'''

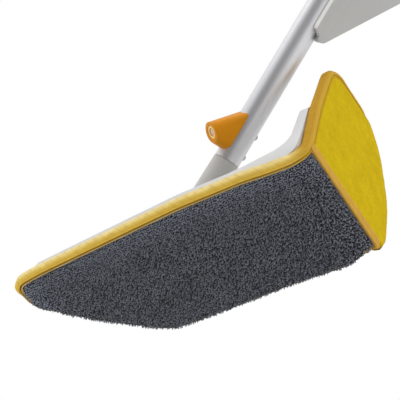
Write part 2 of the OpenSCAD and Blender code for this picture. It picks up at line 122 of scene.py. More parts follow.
def evenly(loop, pitch, smoothing=3):
    """A closed outline with evenly spaced points, lightly smoothed."""
    closed = np.vstack([loop, loop[:1]])
    length = np.concatenate([[0], np.cumsum(np.linalg.norm(np.diff(closed, axis=0), axis=1))])
    count = int(length[-1] / pitch)
    at = np.linspace(0, length[-1], count, endpoint=False)
    even = np.stack([np.interp(at, length, closed[:, k]) for k in (0, 1)], axis=1)
    for _ in range(smoothing):
        even = (np.roll(even, 1, axis=0) + 2 * even + np.roll(even, -1, axis=0)) / 4
    return even


def outward(loop):
    """Unit normals of an anticlockwise closed outline."""
    along = np.roll(loop, -1, axis=0) - np.roll(loop, 1, axis=0)
    along /= np.linalg.norm(along, axis=1, keepdims=True)
    return np.stack([along[:, 1], -along[:, 0]], axis=1)


def pad_loop(pitch):
    """The pad's outline with the L laid flat: distance along the sheet, and place across it."""
    flat = rounded(PILE_PLAN)
    flat = np.vstack([flat[1:], flat[:1]])
    wall = rounded(WALL_PLAN)[::-1]
    wall = wall[wall[:, 1] > MID_DEPTH]
    height = wall[:, 1]
    bend = np.arccos(np.clip((HEEL_R - height) / MID_R, 0, 1)) * MID_R
    along = BEND_X + np.where(height < HEEL_R, bend, QUARTER + height - HEEL_R)
    return evenly(np.vstack([flat, np.stack([along, wall[:, 0]], axis=1)]), pitch)


def on_sheet(s, y, t):
    """Head coordinates of points at distance s along the sheet, y across and depth t from the wiping face."""
    a = np.clip((s - BEND_X) / MID_R, 0, math.pi / 2)
    run = np.minimum(s, BEND_X)
    rise = np.maximum(s - BEND_X - QUARTER, 0)
    x = run + (HEEL_R - t) * np.sin(a)
    z = HEEL_R - (HEEL_R - t) * np.cos(a) + rise
    return np.stack(np.broadcast_arrays(x, y, z), axis=-1)


def inside(loop, s, y):
    """Whether each point lies inside a closed outline."""
    hit = np.zeros(len(s), bool)
    for (s0, y0), (s1, y1) in zip(loop, np.roll(loop, -1, axis=0)):
        crosses = (y0 > y) != (y1 > y)
        slope = (s1 - s0) / (y1 - y0) if y1 != y0 else 0
        hit ^= crosses & (s < s0 + slope * (y - y0))
    return hit


def edge_distance(loop, s, y):
    """Distance of each point from the nearest point of an outline."""
    far = np.full(s.shape, 1e9)
    for p in loop:
        far = np.minimum(far, (s - p[0]) ** 2 + (y - p[1]) ** 2)
    return np.sqrt(far)


def smoothstep(low, high, value):
    f = np.clip((value - low) / (high - low), 0, 1)
    return f * f * (3 - 2 * f)


def waves(s, y, seed, wavelength, octaves=3):
    """Smooth random unevenness from -1 to 1, made of a few crossing waves."""
    rng = np.random.default_rng(seed)
    total = np.zeros(np.broadcast(s, y).shape)
    for k in range(octaves * 4):
        a, phase = rng.uniform(0, math.tau, 2)
        octave = 1 + k // 4
        size = wavelength * rng.uniform(0.6, 1.6) / octave
        along = s * math.cos(a) + y * math.sin(a)
        total = total + np.sin(along * math.tau / size + phase) / octave
    return total / (octaves * 2)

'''

Starting at the first line of the material above, reproduce each line exactly up to and including the line with "return np.stack([along[:, 1], -along[:, 0]], axis=1)".

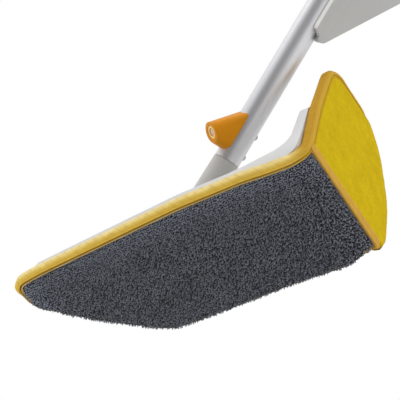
Write part 2 of the OpenSCAD and Blender code for this picture. It picks up at line 122 of scene.py. More parts follow.
def evenly(loop, pitch, smoothing=3):
    """A closed outline with evenly spaced points, lightly smoothed."""
    closed = np.vstack([loop, loop[:1]])
    length = np.concatenate([[0], np.cumsum(np.linalg.norm(np.diff(closed, axis=0), axis=1))])
    count = int(length[-1] / pitch)
    at = np.linspace(0, length[-1], count, endpoint=False)
    even = np.stack([np.interp(at, length, closed[:, k]) for k in (0, 1)], axis=1)
    for _ in range(smoothing):
        even = (np.roll(even, 1, axis=0) + 2 * even + np.roll(even, -1, axis=0)) / 4
    return even


def outward(loop):
    """Unit normals of an anticlockwise closed outline."""
    along = np.roll(loop, -1, axis=0) - np.roll(loop, 1, axis=0)
    along /= np.linalg.norm(along, axis=1, keepdims=True)
    return np.stack([along[:, 1], -along[:, 0]], axis=1)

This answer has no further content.